A carta – capítulo 29
Depois que médico e enfermeira se vão, seu Jorge pôde sentir sua filha tensa. Nunca viu ternura naqueles olhos, mas sinceramente esperava que, diante dos acontecimentos, isso mudasse. De fato, algo mudou: havia mais sombras naquele rosto que ele nunca soubera decifrar, apesar de tão simples, claro.
– Cadê sua mãe? E Mariana?
Glória teve ímpetos de dizer "Estão lá, esfrangalhadas! A primeira, enfartada! A segunda, um trapo porque tem o nome de uma estuprada!". Mas conteve-se. Como dizer? O que dizer? Estava ali por que mesmo? Olhava o pai e não sentia nada. Nem compaixão. Riu pra si aquele riso soprado, que ninguém sabia se era desdém, se era indignação. Vai ver, eram os dois.
– Mariana está descansando. Você sabe que ela não agüenta muito bem o tranco.
Seu Jorge repara no "você". Ela sempre o chamara de "senhor", assim como Mariana, mas, ao contrário da caçula, era um "senhor" carregado de ácidos. Esse "você" tinha uma nota aguda de desprezo.
– E Inácia?
Um quê de perversidade perpassou a face da moça. Podia fechar a conta já, aniquilar tudo; pra que prolongar, adiar o inevitável?
– Mamãe não está bem.
– Como assim?
– Ela passou muito mal. Teve que fazer também uma cirurgia.
– Meu Deus!
– Fique calmo. Ela já está bem, se recuperando. Devagar, mas se recuperando.
– O que ela teve?
– Um enfarte.
– Meu…
– Não adianta muito chamar por ele. Os médicos já resolveram tudo. Ela operou e, segundo a equipe, está tudo sob controle.
Seu Jorge engole as lágrimas. Não se lembra de tê-las derramado alguma vez. Quem sabe em criança. Já teve outros acessos deste, mas sempre se controlara. Sobretudo, depois de seus arranca-rabos com a filha. Nunca deu o braço a torcer. Não seria agora, que ela se apresentava ainda mais ferina. Recompôs-se.
– Você não gosta mesmo de mim, não é?
– Não – respondeu grave sua mais velha.
– Muito bem. Talvez seja melhor que você não fique por aqui. Chame Mariana.
– Mariana está cuidando da mãe. E eu vou cuidar de você – goste ou não disso. Depois que se recuperar, precisamos es… acertar um conjunto de coisas.
– Vocês vão me mandar prum asilo, suponho.

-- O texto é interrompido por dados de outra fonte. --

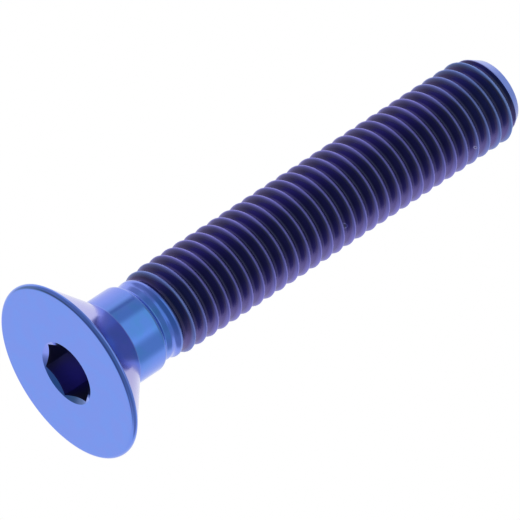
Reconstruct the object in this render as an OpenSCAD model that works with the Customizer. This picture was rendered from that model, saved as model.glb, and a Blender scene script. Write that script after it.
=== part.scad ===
// Countersunk socket screw, one piece of anodised titanium, standing on its flat head.
// The origin is the centre of the head's flat face and +Z runs along the axis to the tip.

/* [Head] */
// Diameter of the flat head
head_d = 10; // [8.5:0.1:14]
// Height of the rim, from the flat face to the cone
rim_h = 0.27; // [0.25:0.01:0.6]
// Radius on the rim's edge at the flat face
face_round = 0.17; // [0.05:0.01:0.17]
// Width of the broken edge between the rim and the cone
rim_break = 0.02; // [0.01:0.01:0.02]
// Included angle of the countersunk cone, in degrees
cone_angle = 90; // [80:1:100]

/* [Hex socket] */
// Hexagon size across its flats
hex_af = 3; // [2.5:0.05:4]
// Depth of the full hexagon below the flat face
hex_depth = 2.3; // [1.6:0.05:2.6]
// How far the countersink of the socket reaches past the hexagon's corners
lead_in_w = 0.07; // [0.01:0.01:0.3]
// Included angle of that countersink, in degrees
lead_in_angle = 120; // [90:1:130]
// How much smaller the drilled hole under the hexagon is than its flats
drill_less = 0.1; // [0.02:0.01:0.5]
// Included angle of the drill's point, in degrees
drill_angle = 120; // [110:1:150]

/* [Collar and neck] */
// Diameter of the plain collar under the head
collar_d = 4.9; // [4.8:0.01:5.2]
// Length of the plain collar, up to where its far edge starts to round off
collar_len = 1.67; // [1:0.01:4]
// Radius on the far edge of the collar
collar_round = 0.29; // [0.2:0.01:0.35]
// Radius of the hollow between that edge and the neck
neck_fillet = 0.3; // [0.2:0.01:0.35]
// How far the neck lies below the collar's surface where it leaves the collar
neck_step = 0.32; // [0.3:0.01:0.38]

/* [Thread] */
// Diameter over the thread crests
thread_d = 4.9; // [4.8:0.01:5.2]
// Depth of the groove, from the crests to the roots
thread_depth = 0.44; // [0.38:0.01:0.5]
// Pitch of the thread
pitch = 0.8; // [0.7:0.01:1]
// Width of the flat on each crest
crest_flat = 0.1; // [0.05:0.01:0.2]
// Included angle between the thread flanks, in degrees
flank_angle = 60; // [55:1:62]
// Length of the taper over which the neck widens to the full height of the crests
rise_len = 1.78; // [0.8:0.01:3]
// Plain length of that taper before the groove begins
plain_len = 0.45; // [0.1:0.01:1]
// Length over which the groove grows to full depth
groove_len = 0.8; // [0.4:0.01:2]
// Height above the start of that taper at which a crest crosses the +X side
thread_phase = 0.23; // [0:0.01:0.7]

/* [Tip] */
// Length of the whole screw, with its head
screw_len = 30; // [14:0.5:50]
// Diameter of the flat end
tip_d = 3.78; // [3:0.01:3.95]
// Angle between the tip's bevel and the axis, in degrees
tip_angle = 30; // [25:1:45]

/* [Fineness] */
// Straight steps in each turn of the thread
turn_steps = 36; // [24:2:40]

/* [Hidden] */
// Sides of a round surface, and straight steps in each small round of the turned outline
round_fn = 96;
arc_steps = 6;
// Depth by which a cut starts outside the body, and by which joined solids overlap
over = 0.4;

head_r = head_d / 2;
collar_r = collar_d / 2;
neck_r = collar_r - neck_step;
crest_r = thread_d / 2;
root_r = crest_r - thread_depth;
tip_r = tip_d / 2;

// Heights along the axis
cone_end = rim_h + (head_r - collar_r) / tan(cone_angle / 2);
collar_end = cone_end + collar_len;
rise_start = collar_end + collar_round;
groove_start = rise_start + plain_len;

// The collar's round and the hollow after it meet where both have swung by this angle
both_rounds = collar_round + neck_fillet;
swing = acos(1 - neck_step / both_rounds);
neck_start = collar_end + both_rounds * sin(swing);

// One ridge of the thread, as distances along the axis from the middle of its crest
half_crest = crest_flat / 2;
flank_len = thread_depth * tan(flank_angle / 2);
half_foot = half_crest + flank_len;

// The first ridge lies inside the collar, and the last one runs past the tip, where it is cut off
first_crest = rise_start + thread_phase - pitch;
turns = ceil((screw_len - first_crest) / pitch) + 1;
last_foot = first_crest + pitch * turns + half_foot;
rows = 4 * turns;

// Share of a length that has passed at height z, from 0 to 1
function passed(z, from, len) = max(0, min(1, (z - from) / len));

// Radius over the crests: a shallow taper on the neck, then the full thread
function over_crest(z) = neck_r + (crest_r - neck_r) * passed(z, rise_start, rise_len);

// Radius at the roots: level with the taper at first, then deeper and deeper
function at_root(z) = over_crest(z) - (over_crest(z) - root_r) * passed(z, groove_start, groove_len);

// The four corners of a ridge, from its foot on the head's side to its foot on the tip's side
function corner_z(middle, corner) = middle + [-half_foot, -half_crest, half_crest, half_foot][corner];
function corner_r(z, corner) = (corner == 1 || corner == 2) ? over_crest(z) : at_root(z);

// A point of the thread at step s of the turn, counted along the axis by its row
function thread_point(s, row) =
    let (z = corner_z(first_crest + pitch * (floor(row / 4) + s / turn_steps), row % 4))
    let (r = corner_r(z, row % 4))
    let (a = 360 * s / turn_steps)
    [r * cos(a), r * sin(a), z];

// A point of the closed ends of the thread
function end_point(s, r, z) = [r * cos(360 * s / turn_steps), r * sin(360 * s / turn_steps), z];

// Thread: each step of the turn is a column of points, and the columns are wrapped round the axis.
// After a whole turn a column meets the first one a pitch, or four rows, further on.
module helical_thread() {
    low_z = first_crest - half_foot - over;
    high_z = last_foot + over;
    points = concat(
        [for (s = [0:turn_steps - 1]) end_point(s, over_crest(low_z), low_z)],
        [for (s = [0:turn_steps - 1]) for (row = [0:rows - 1]) thread_point(s, row)],
        [for (s = [0:turn_steps - 1]) end_point(s, root_r, high_z)]
    );
    last = turn_steps - 1;
    low = function (s) s % turn_steps;
    high = function (s) turn_steps * (1 + rows) + s % turn_steps;
    at = function (s, row) turn_steps + s * rows + row;
    faces = concat(
        [[for (s = [0:last]) low(s)]],
        [for (s = [0:last - 1]) [low(s), at(s, 0), at(s + 1, 0), low(s + 1)]],
        [for (s = [0:last - 1]) for (row = [0:rows - 2])
            [at(s, row), at(s, row + 1), at(s + 1, row + 1), at(s + 1, row)]],
        [for (row = [0:rows - 6]) [at(last, row), at(last, row + 1), at(0, row + 5), at(0, row + 4)]],
        [for (s = [0:last - 1]) [at(s, rows - 1), high(s), high(s + 1), at(s + 1, rows - 1)]],
        [concat([low(last), at(last, 0)], [for (row = [4:-1:0]) at(0, row)], [low(0)])],
        [concat([at(0, rows - 1)], [for (row = [rows - 5:rows - 1]) at(last, row)], [high(last), high(0)])],
        [[for (s = [last:-1:0]) high(s)]]
    );
    polyhedron(points = points, faces = faces, convexity = 10);
}

// Bevelled outline of the tip, wide enough to clear the crests
module tip_outline() {
    clear_r = crest_r + over;
    bevel_start = screw_len - (clear_r - tip_r) / tan(tip_angle);
    rotate_extrude($fn = round_fn)
        polygon([
            [0, 0],
            [clear_r, 0],
            [clear_r, bevel_start],
            [tip_r, screw_len],
            [0, screw_len]
        ]);
}

// Points of an arc round a middle, from one angle to another, for a turned outline.
// An arc that goes on from another one leaves out the point that they share.
function arc(middle, radius, from, to, goes_on = false) =
    [for (i = [(goes_on ? 1 : 0):arc_steps])
        let (a = from + (to - from) * i / arc_steps)
        middle + radius * [cos(a), sin(a)]];

// Flat head, countersunk cone and plain collar with its hollow down to the neck, as one turned outline
module head_and_collar() {
    rotate_extrude($fn = round_fn)
        polygon(concat(
            [[0, 0]],
            arc([head_r - face_round, face_round], face_round, -90, 0),
            [
                [head_r, rim_h - rim_break],
                [head_r - rim_break, rim_h + rim_break / tan(cone_angle / 2)],
                [collar_r, cone_end]
            ],
            arc([collar_r - collar_round, collar_end], collar_round, 0, swing),
            arc([neck_r + neck_fillet, neck_start], neck_fillet, 180 + swing, 180, goes_on = true),
            [[0, neck_start]]
        ));
}

// Hexagon with its lead-in at the flat face and the drilled point below
module hex_socket() {
    corner_d = hex_af / cos(30);
    lead_r = corner_d / 2 + lead_in_w;
    lead_slope = tan(lead_in_angle / 2);
    drill_r = (hex_af - drill_less) / 2;
    translate([0, 0, -over])
        cylinder(h = over + hex_depth, d = corner_d, $fn = 6);
    translate([0, 0, -over])
        cylinder(h = over + lead_r / lead_slope, r1 = lead_r + over * lead_slope, r2 = 0, $fn = round_fn);
    translate([0, 0, hex_depth - over])
        cylinder(h = over, r = drill_r, $fn = round_fn);
    translate([0, 0, hex_depth])
        cylinder(h = drill_r / tan(drill_angle / 2), r1 = drill_r, r2 = 0, $fn = round_fn);
}

// Threaded shank with its neck, cut off flat and bevelled at the tip
module threaded_shank() {
    intersection() {
        helical_thread();
        tip_outline();
    }
}

// The whole screw in one piece
module screw() {
    color("#6577D6")
        difference() {
            union() {
                head_and_collar();
                threaded_shank();
            }
            hex_socket();
        }
}

screw();
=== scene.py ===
# %% [markdown]
# # A countersunk screw in blue anodised titanium
# The screw is one turned and rolled piece: a flat head on a 90 degree cone, a plain collar, a thread
# and a bevelled tip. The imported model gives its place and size, and this lesson gives its looks.
# The frame is loaded first, because every piece is measured against it.

# %% Load the frame
import math
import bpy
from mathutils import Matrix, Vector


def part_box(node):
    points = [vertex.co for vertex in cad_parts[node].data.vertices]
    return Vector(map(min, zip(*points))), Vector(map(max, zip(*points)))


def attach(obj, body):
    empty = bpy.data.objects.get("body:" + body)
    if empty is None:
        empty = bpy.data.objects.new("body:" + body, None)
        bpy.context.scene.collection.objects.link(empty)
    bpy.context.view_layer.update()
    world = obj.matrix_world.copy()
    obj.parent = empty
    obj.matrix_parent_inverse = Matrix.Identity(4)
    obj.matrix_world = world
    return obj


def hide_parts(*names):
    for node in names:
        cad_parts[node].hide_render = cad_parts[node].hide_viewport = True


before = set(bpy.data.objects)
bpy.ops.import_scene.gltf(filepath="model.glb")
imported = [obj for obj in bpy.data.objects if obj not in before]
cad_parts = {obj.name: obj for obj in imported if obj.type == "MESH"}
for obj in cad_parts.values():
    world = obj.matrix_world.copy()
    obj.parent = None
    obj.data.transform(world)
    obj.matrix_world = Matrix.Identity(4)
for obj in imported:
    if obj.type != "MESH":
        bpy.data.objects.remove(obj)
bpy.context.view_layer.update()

from types import SimpleNamespace

import bmesh
import bpy
import numpy as np
from mathutils import Quaternion, Vector

MM = 0.001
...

– Pode ser. Mas há coisas mais sérias para decidir antes. Tenho que ir. Alguém me espera na recepção. Precisa de alguma coisa?
– Não.
– Quer que chame a enfermeira?
– Não.
Glória se vira e volta para retomar seu diálogo com Argemiro. Seu Jorge, sozinho no quarto, planeja lances num tabuleiro que se desenrola diante de si. Uma lágrima rola pelo canto do olho esquerdo. Seus maxilares apertam firme a mágoa que ameaça roer-lhe por dentro.